In other words, and given that Church and Empire had been since ancient times
an indissoluble unity, it was clear that the Constantinopolitan Patriarchate
endorsed the idea of Mehmet II being the successor of the Roman Emperors.
III
The Patriarchate of Constantinople,
nonetheless, was playing a somehow double game. While seemingly accepting
wholeheartedly the idea of the Porte’s sovereignty in the Balkans, it was
simultaneously trying to undermine it; and its underhand ways culminated in Moscow being created the
Third Rome. This march towards the Third Rome was greatly spurred on by the
wedding of Zoe Palaeologina (renamed Sophia), a niece of the Emperor
Constantine XI, to the Grand Prince Ivan III Vasilyevich. For it was then that
the imperial insignia of Byzantium were
inherited by Moscow.
According
to Greek tradition, Bessarion, the one-time Nicene archbishop and now a Greek
cardinal of the Roman Church (1439), was the one who had conceived the idea of
that marriage[xxxvii]. For Bessarion, after
the Ottomans had captured the Capital City of the Byzantine Empire, was anxious to unite
the Church of Russia, henceforth the most powerful
Orthodox Church in the world, with the Church of Rome. This ‘achievement’ would
signify, of course, the recognition of
the Pope’s primacy by the Russians; and the ‘institutional’ basis of this
grandiose plan would be the endorsement of the Church-union canon proclaimed at
the end of the Ferrara/Florence Council held circa fourteen years before the
fall of Constantinople. But this very chapter of the unionist effort had
already taken an ominous turn. For when Isidore, the Metropolitan of Kiev and
Moscow, a Greek appointed to those sees
by the Byzantine Emperor, endorsed the Ferrara/Florence union-canon and
proclaimed it in the Kremlin, he was deposed and put in prison[xxxviii];
and, as already mentioned, the Russian Jonah was subsequently elected then
Metropolitan of Moscow without any Constantinopolitan interference or approval.
Zoe
Palaeologina (Sophia) who, after the
Ottomans had taken Mystras in 1460, fled to Corfu and then to Rome and put
herself under the protection of the Pope, agreed to be the means by which the
unionist rapprochement between Moscow and Rome might be achieved.
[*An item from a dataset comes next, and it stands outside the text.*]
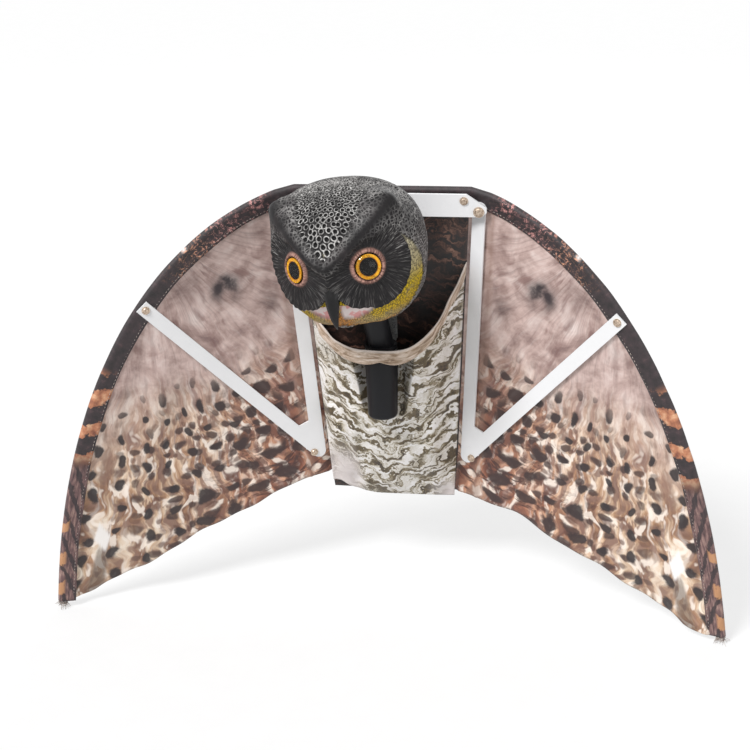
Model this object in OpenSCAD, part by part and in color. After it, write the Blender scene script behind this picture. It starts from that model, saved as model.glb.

But neither
she nor Bessarion nor the Pope Paul II, her mentors, had taken into account the
Russian reaction – in spite of the ominous Isidorian prologue to the unionist plans of Old Rome.
In point of fact, the sovereign, Sophia’s husband and the Russian clergy as
well took advantage of the wedding ceremonies, in 1472[xxxix],
to declare urbi et orbi that Russia did not recognize the Ferrara/Florence
Synod[xl];
and the taking of Constantinople by the Turks
was God’s answer to the betrayal of the Orthodox Faith by the Greeks[xli].
The Patriarchate of Constantinople, therefore, had no “right of supervision”
over the Russian Church anymore[xlii].
Yet it was in that way that a major paradox of Modern Times arose: thanks to
the wedding of Ivan III to Constantine XI Palaeologus’ niece, Moscow, instead of entering the sphere of
influence of the Papacy, became the Third Rome. In point of fact, this state if
affairs was reached in 1498, when Simon,
Metropolitan of Moscow, proclaimed Ivan III
Czar, and gave him the responsibility of caring for the souls of Orthodox Christians[xliii].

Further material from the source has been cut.